Unlike a traditional neural network, EBNN estimates the slope (tangent) of the target function at each data point $x$ and adds it into the vector representation of the data point. In the new task $T _ {N+1}$, a training example is of the form, $\langle x , f _ { N + 1 } ( x ) , \nabla _ { x } f _ { N + 1 } ( x )\rangle$, where $f _ {N+1}(x)$ is just the original class label of $x \in D _ {N+1}$ (the new task data). The system is trained using **Tangent-Prop algorithm**. $\nabla _ {x} f _ {N+1}(x)$ is estimated using the gradient of the distance $d$ obtained from the neural network, i.e., $\nabla _ { x } f _ { N + 1 } ( x ) \approx \frac { \partial d _ { x ^ { \prime } } ( x ) } { \partial x }$, where $\left\langle x ^ { \prime } , y ^ { \prime } = 1 \right\rangle \in \mathcal { D } _ { N + 1 }$ and $d _ { x ^ { \prime } } ( x ) = d \left( x , x ^ { \prime } \right)$. The rationale is that the distance between $x$ and a positive training example $x ^ {\prime}$ is an estimate of the probability of $x$ being a positive example, which approximates $f _ {N+1} (x)$. As a result, the built EBNN fits both the current task data $\mathcal { D } _ { N + 1 }$ and the support set through $\nabla _ { x } f _ { N + 1 } ( x )$ and $d$.

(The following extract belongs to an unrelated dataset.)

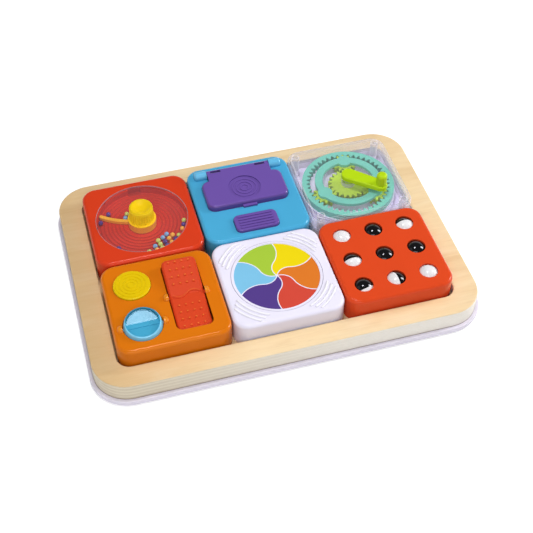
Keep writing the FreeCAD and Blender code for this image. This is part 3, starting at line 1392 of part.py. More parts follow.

Again, the knowledge base in EBNN stores only the past data. Similarly, this technique also does not deal with correctness or applicability of the shared knowledge $d$. It is also inefficient if the number of previous tasks is large because the training of the distance function d needs to be re-done using all the past data whenever a new task arrives. Additionally,since every pair of data points in each past task dataset forms a training example for learning the distance function d , the training data for learning $d$ can be huge.